### Source data
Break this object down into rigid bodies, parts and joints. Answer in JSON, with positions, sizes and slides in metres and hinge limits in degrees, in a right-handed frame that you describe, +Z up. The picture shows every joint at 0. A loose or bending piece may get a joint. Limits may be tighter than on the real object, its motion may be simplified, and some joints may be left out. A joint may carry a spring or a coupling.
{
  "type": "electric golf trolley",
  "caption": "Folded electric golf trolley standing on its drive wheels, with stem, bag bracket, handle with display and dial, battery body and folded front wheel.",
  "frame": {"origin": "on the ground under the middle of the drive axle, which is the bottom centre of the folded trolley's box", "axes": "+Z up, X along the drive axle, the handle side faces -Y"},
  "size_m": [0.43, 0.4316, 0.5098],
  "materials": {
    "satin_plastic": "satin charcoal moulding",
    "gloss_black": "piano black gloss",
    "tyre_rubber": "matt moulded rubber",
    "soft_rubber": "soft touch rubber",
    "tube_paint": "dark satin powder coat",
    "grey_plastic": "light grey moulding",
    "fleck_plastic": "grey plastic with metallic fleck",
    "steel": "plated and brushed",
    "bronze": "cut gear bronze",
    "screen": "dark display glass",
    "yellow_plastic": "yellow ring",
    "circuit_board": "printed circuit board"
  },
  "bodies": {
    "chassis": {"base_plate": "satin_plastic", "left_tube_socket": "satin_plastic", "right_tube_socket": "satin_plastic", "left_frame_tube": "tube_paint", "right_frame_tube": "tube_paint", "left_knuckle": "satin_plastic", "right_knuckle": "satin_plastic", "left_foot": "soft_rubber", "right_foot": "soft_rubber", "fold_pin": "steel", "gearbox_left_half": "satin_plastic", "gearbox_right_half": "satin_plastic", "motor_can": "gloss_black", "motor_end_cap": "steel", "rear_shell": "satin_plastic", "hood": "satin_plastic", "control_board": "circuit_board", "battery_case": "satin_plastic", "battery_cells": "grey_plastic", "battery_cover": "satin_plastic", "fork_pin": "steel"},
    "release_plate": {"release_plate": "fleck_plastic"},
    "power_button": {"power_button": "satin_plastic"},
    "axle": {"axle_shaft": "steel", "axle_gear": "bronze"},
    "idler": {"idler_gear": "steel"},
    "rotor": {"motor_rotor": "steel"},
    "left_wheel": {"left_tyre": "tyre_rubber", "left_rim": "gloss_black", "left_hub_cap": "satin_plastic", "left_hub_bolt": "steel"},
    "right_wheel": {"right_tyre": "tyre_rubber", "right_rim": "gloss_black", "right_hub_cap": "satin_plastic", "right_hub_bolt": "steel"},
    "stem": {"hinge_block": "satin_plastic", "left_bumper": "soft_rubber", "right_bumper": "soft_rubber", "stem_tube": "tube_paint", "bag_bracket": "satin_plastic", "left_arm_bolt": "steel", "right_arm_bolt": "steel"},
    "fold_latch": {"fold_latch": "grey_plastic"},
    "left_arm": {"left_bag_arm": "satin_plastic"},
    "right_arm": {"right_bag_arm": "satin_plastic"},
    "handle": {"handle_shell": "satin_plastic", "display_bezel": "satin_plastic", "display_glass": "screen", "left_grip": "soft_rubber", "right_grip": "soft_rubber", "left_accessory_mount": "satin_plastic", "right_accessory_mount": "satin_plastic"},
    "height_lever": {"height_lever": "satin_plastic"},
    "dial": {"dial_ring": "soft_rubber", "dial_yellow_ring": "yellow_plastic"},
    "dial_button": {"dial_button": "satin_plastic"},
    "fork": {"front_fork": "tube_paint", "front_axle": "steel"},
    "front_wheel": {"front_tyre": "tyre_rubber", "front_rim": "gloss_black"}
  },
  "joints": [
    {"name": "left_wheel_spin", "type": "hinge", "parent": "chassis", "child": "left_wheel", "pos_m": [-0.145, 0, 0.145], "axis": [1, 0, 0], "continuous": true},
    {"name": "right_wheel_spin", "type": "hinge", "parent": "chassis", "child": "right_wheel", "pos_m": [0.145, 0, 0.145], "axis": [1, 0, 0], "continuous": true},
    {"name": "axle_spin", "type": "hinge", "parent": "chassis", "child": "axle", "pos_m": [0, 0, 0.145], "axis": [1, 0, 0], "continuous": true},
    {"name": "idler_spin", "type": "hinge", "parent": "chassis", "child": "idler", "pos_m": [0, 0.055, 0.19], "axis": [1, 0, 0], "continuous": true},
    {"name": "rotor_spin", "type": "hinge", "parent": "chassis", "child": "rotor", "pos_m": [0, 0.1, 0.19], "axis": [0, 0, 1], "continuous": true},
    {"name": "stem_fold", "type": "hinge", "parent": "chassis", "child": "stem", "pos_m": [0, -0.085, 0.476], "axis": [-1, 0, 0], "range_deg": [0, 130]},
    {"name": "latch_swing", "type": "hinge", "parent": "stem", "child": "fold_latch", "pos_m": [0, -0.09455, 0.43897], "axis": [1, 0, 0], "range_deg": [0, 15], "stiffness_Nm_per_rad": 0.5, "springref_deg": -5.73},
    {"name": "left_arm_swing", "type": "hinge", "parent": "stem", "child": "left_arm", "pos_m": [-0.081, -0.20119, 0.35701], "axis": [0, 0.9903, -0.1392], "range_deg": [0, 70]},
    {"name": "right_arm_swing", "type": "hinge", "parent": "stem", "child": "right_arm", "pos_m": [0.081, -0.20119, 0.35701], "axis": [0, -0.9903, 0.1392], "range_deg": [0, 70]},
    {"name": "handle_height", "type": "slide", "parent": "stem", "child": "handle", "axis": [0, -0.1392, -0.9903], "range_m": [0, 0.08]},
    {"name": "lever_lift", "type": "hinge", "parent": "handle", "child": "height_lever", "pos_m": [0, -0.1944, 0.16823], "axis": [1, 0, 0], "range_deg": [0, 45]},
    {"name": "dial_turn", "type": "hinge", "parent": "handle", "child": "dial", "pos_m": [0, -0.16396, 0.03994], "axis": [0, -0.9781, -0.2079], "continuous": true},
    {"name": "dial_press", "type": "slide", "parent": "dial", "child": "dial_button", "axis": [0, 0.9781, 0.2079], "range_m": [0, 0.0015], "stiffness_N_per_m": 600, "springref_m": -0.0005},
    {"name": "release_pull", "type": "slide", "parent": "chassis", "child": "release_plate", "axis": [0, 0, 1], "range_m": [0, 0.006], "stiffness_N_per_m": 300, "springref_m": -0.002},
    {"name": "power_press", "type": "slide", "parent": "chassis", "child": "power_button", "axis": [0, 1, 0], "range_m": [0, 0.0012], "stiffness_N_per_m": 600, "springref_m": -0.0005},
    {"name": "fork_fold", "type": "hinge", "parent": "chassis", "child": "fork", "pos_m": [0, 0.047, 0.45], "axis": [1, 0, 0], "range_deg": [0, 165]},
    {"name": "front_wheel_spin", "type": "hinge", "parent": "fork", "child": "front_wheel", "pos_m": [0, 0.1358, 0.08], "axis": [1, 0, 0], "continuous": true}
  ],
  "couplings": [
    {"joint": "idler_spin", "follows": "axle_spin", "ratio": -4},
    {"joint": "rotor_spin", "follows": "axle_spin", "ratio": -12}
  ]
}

### Stated exercise
Reproduce all of the data exactly as given.

### Task output
Break this object down into rigid bodies, parts and joints. Answer in JSON, with positions, sizes and slides in metres and hinge limits in degrees, in a right-handed frame that you describe, +Z up. The picture shows every joint at 0. A loose or bending piece may get a joint. Limits may be tighter than on the real object, its motion may be simplified, and some joints may be left out. A joint may carry a spring or a coupling.
{
  "type": "electric golf trolley",
  "caption": "Folded electric golf trolley standing on its drive wheels, with stem, bag bracket, handle with display and dial, battery body and folded front wheel.",
  "frame": {"origin": "on the ground under the middle of the drive axle, which is the bottom centre of the folded trolley's box", "axes": "+Z up, X along the drive axle, the handle side faces -Y"},
  "size_m": [0.43, 0.4316, 0.5098],
  "materials": {
    "satin_plastic": "satin charcoal moulding",
    "gloss_black": "piano black gloss",
    "tyre_rubber": "matt moulded rubber",
    "soft_rubber": "soft touch rubber",
    "tube_paint": "dark satin powder coat",
    "grey_plastic": "light grey moulding",
    "fleck_plastic": "grey plastic with metallic fleck",
    "steel": "plated and brushed",
    "bronze": "cut gear bronze",
    "screen": "dark display glass",
    "yellow_plastic": "yellow ring",
    "circuit_board": "printed circuit board"
  },
  "bodies": {
    "chassis": {"base_plate": "satin_plastic", "left_tube_socket": "satin_plastic", "right_tube_socket": "satin_plastic", "left_frame_tube": "tube_paint", "right_frame_tube": "tube_paint", "left_knuckle": "satin_plastic", "right_knuckle": "satin_plastic", "left_foot": "soft_rubber", "right_foot": "soft_rubber", "fold_pin": "steel", "gearbox_left_half": "satin_plastic", "gearbox_right_half": "satin_plastic", "motor_can": "gloss_black", "motor_end_cap": "steel", "rear_shell": "satin_plastic", "hood": "satin_plastic", "control_board": "circuit_board", "battery_case": "satin_plastic", "battery_cells": "grey_plastic", "battery_cover": "satin_plastic", "fork_pin": "steel"},
    "release_plate": {"release_plate": "fleck_plastic"},
    "power_button": {"power_button": "satin_plastic"},
    "axle": {"axle_shaft": "steel", "axle_gear": "bronze"},
    "idler": {"idler_gear": "steel"},
    "rotor": {"motor_rotor": "steel"},
    "left_wheel": {"left_tyre": "tyre_rubber", "left_rim": "gloss_black", "left_hub_cap": "satin_plastic", "left_hub_bolt": "steel"},
    "right_wheel": {"right_tyre": "tyre_rubber", "right_rim": "gloss_black", "right_hub_cap": "satin_plastic", "right_hub_bolt": "steel"},
    "stem": {"hinge_block": "satin_plastic", "left_bumper": "soft_rubber", "right_bumper": "soft_rubber", "stem_tube": "tube_paint", "bag_bracket": "satin_plastic", "left_arm_bolt": "steel", "right_arm_bolt": "steel"},
    "fold_latch": {"fold_latch": "grey_plastic"},
    "left_arm": {"left_bag_arm": "satin_plastic"},
    "right_arm": {"right_bag_arm": "satin_plastic"},
    "handle": {"handle_shell": "satin_plastic", "display_bezel": "satin_plastic", "display_glass": "screen", "left_grip": "soft_rubber", "right_grip": "soft_rubber", "left_accessory_mount": "satin_plastic", "right_accessory_mount": "satin_plastic"},
    "height_lever": {"height_lever": "satin_plastic"},
    "dial": {"dial_ring": "soft_rubber", "dial_yellow_ring": "yellow_plastic"},
    "dial_button": {"dial_button": "satin_plastic"},
    "fork": {"front_fork": "tube_paint", "front_axle": "steel"},
    "front_wheel": {"front_tyre": "tyre_rubber", "front_rim": "gloss_black"}
  },
  "joints": [
    {"name": "left_wheel_spin", "type": "hinge", "parent": "chassis", "child": "left_wheel", "pos_m": [-0.145, 0, 0.145], "axis": [1, 0, 0], "continuous": true},
    {"name": "right_wheel_spin", "type": "hinge", "parent": "chassis", "child": "right_wheel", "pos_m": [0.145, 0, 0.145], "axis": [1, 0, 0], "continuous": true},
    {"name": "axle_spin", "type": "hinge", "parent": "chassis", "child": "axle", "pos_m": [0, 0, 0.145], "axis": [1, 0, 0], "continuous": true},
    {"name": "idler_spin", "type": "hinge", "parent": "chassis", "child": "idler", "pos_m": [0, 0.055, 0.19], "axis": [1, 0, 0], "continuous": true},
    {"name": "rotor_spin", "type": "hinge", "parent": "chassis", "child": "rotor", "pos_m": [0, 0.1, 0.19], "axis": [0, 0, 1], "continuous": true},
    {"name": "stem_fold", "type": "hinge", "parent": "chassis", "child": "stem", "pos_m": [0, -0.085, 0.476], "axis": [-1, 0, 0], "range_deg": [0, 130]},
    {"name": "latch_swing", "type": "hinge", "parent": "stem", "child": "fold_latch", "pos_m": [0, -0.09455, 0.43897], "axis": [1, 0, 0], "range_deg": [0, 15], "stiffness_Nm_per_rad": 0.5, "springref_deg": -5.73},
    {"name": "left_arm_swing", "type": "hinge", "parent": "stem", "child": "left_arm", "pos_m": [-0.081, -0.20119, 0.35701], "axis": [0, 0.9903, -0.1392], "range_deg": [0, 70]},
    {"name": "right_arm_swing", "type": "hinge", "parent": "stem", "child": "right_arm", "pos_m": [0.081, -0.20119, 0.35701], "axis": [0, -0.9903, 0.1392], "range_deg": [0, 70]},
    {"name": "handle_height", "type": "slide", "parent": "stem", "child": "handle", "axis": [0, -0.1392, -0.9903], "range_m": [0, 0.08]},
    {"name": "lever_lift", "type": "hinge", "parent": "handle", "child": "height_lever", "pos_m": [0, -0.1944, 0.16823], "axis": [1, 0, 0], "range_deg": [0, 45]},
    {"name": "dial_turn", "type": "hinge", "parent": "handle", "child": "dial", "pos_m": [0, -0.16396, 0.03994], "axis": [0, -0.9781, -0.2079], "continuous": true},
    {"name": "dial_press", "type": "slide", "parent": "dial", "child": "dial_button", "axis": [0, 0.9781, 0.2079], "range_m": [0, 0.0015], "stiffness_N_per_m": 600, "springref_m": -0.0005},
    {"name": "release_pull", "type": "slide", "parent": "chassis", "child": "release_plate", "axis": [0, 0, 1], "range_m": [0, 0.006], "stiffness_N_per_m": 300, "springref_m": -0.002},
    {"name": "power_press", "type": "slide", "parent": "chassis", "child": "power_button", "axis": [0, 1, 0], "range_m": [0, 0.0012], "stiffness_N_per_m": 600, "springref_m": -0.0005},
    {"name": "fork_fold", "type": "hinge", "parent": "chassis", "child": "fork", "pos_m": [0, 0.047, 0.45], "axis": [1, 0, 0], "range_deg": [0, 165]},
    {"name": "front_wheel_spin", "type": "hinge", "parent": "fork", "child": "front_wheel", "pos_m": [0, 0.1358, 0.08], "axis": [1, 0, 0], "continuous": true}
  ],
  "couplings": [
    {"joint": "idler_spin", "follows": "axle_spin", "ratio": -4},
    {"joint": "rotor_spin", "follows": "axle_spin", "ratio": -12}
  ]
}